Francesc-Marc Álvaro analiza el mundo perfecto —dentro de su parcela política, se entiende— que ha creado Carles Puigdemont. Ha conseguido convertir la plataforma electoral Junts per Catalunya en un partido y está haciendo que en él entren los militantes del PDECat de uno en uno y sin compromiso.
«La paradoja irónica que tiñe toda esta operación es que Puigdemont, a pesar de sus esfuerzos por no parecer nieto político del pujolismo, practica dos de sus características fundamentales. Primera: un hiperliderazgo personalista que convierte en folklore cualquier debate interno y las primarias. Segunda: una ambigüedad notable al definir el anclaje del nuevo partido en el eje izquierda – derecha, como manifiestan las referencias constantes a “la transversalidad” y al “carril central”. Puigdemont es más caudillista que Pujol y más ambiguo, en lo que le conviene.»
Álvaro apunta el doble objetivo de «penetrar fuertemente en el espacio de ERC y amarrar a los votantes de tradición convergente que estiman la escuela concertada, la sanidad mixta y los valores asociados al orden, la creación de riqueza y el esfuerzo individual». Lo que no dice, tal vez esperando que el lector llegue por su propia cuenta a la conclusión, es que el primer objetivo es relativamente fácil: basta con el cóctel habitual de épica, sentimentalismo y promesa de liarla; pero el segundo es más complicado.
El votante de «tradición convergente» requeriría de una torpeza política sin precedentes para ver en la nueva formación algo remotamente parecido a un partido de orden, capaz de crear riqueza y de potenciar los valores que en otro tiempo caracterizaban este país.

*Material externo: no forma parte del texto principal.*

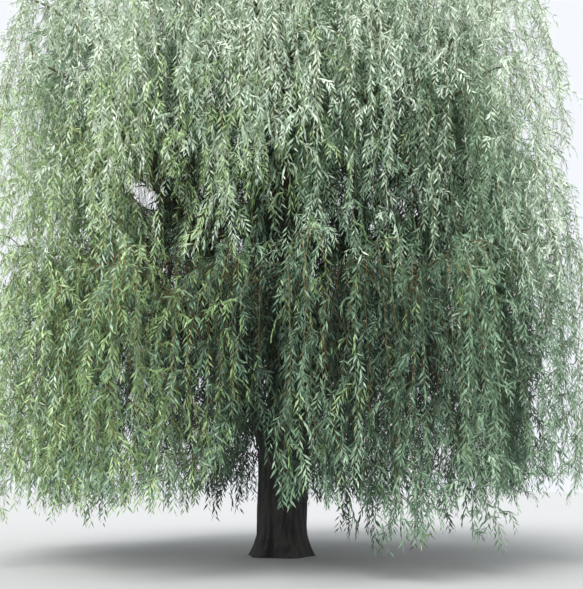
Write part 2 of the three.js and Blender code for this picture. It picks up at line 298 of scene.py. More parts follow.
class Limb:
    """A leader or a bough: its path, its taper, and the name and habit of the foliage on its tip."""

    def __init__(self, kind, name, foliage, bearing, path, girth, tip, habit):
        self.kind, self.name, self.foliage = kind, name, foliage
        self.bearing, self.path = bearing, path
        self.girth, self.tip, self.habit = girth, tip, habit

    def radius(self, along):
        return between(self.girth, self.tip, np.asarray(along) ** TAPER)


def leader_path(plan):
    share = np.linspace(0, 1, PATH_STEPS + 1)
    out = plan["reach"] * (1 - (1 - share) ** LEADER["spread"])
    sway = LEADER["sway"] * np.sin(LEADER["bends"] * share + plan["turn"])
    places = around(out, plan["turn"] + sway, between(plan["foot"], plan["height"], share))
    return Path(places + point(TRUNK["lean"], 0, 0))


def leader_of(name, plan):
    habit = SPIRE if name == "centre" else TOP
    path = leader_path(plan)
    return Limb(
        "leader", f"leader_{name}", f"top_{name}", plan["turn"], path, plan["girth"], LEADER["tip"], habit)


def collared(limb):
    """The limb's radius, the same all round, by the share of the way along, swollen at the foot."""
    def radius_at(along, bearing):
        swollen = 1 + COLLAR["swell"] * np.exp(-along * limb.path.length / COLLAR["length"])
        return limb.radius(along) * swollen

    return radius_at


def limbs_in_bark(name, group, grid):
    skins = [
        bark_skin(limb.name, limb.path, around(1, limb.bearing + 90), collared(limb), grid) for limb in group
    ]
    wood_piece(name, skins, bark, [limb.name for limb in group])


leaders = [leader_of(name, plan) for name, plan in LEADERS.items()]
limbs_in_bark("leaders_in_bark", leaders, LEADER_GRID)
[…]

Toni Comín declaraba el sábado al Punt-Avui que en el nuevo partido «cabe todo el mundo, sin que nadie tenga que renunciar a su trayectoria ideológica (…) Desde la izquierda crítica al centro liberal, desde la socialdemocracia al pensamiento social cristiano», trayectorias ideológicas que no van a servir para nada o, como máximo, de decoración.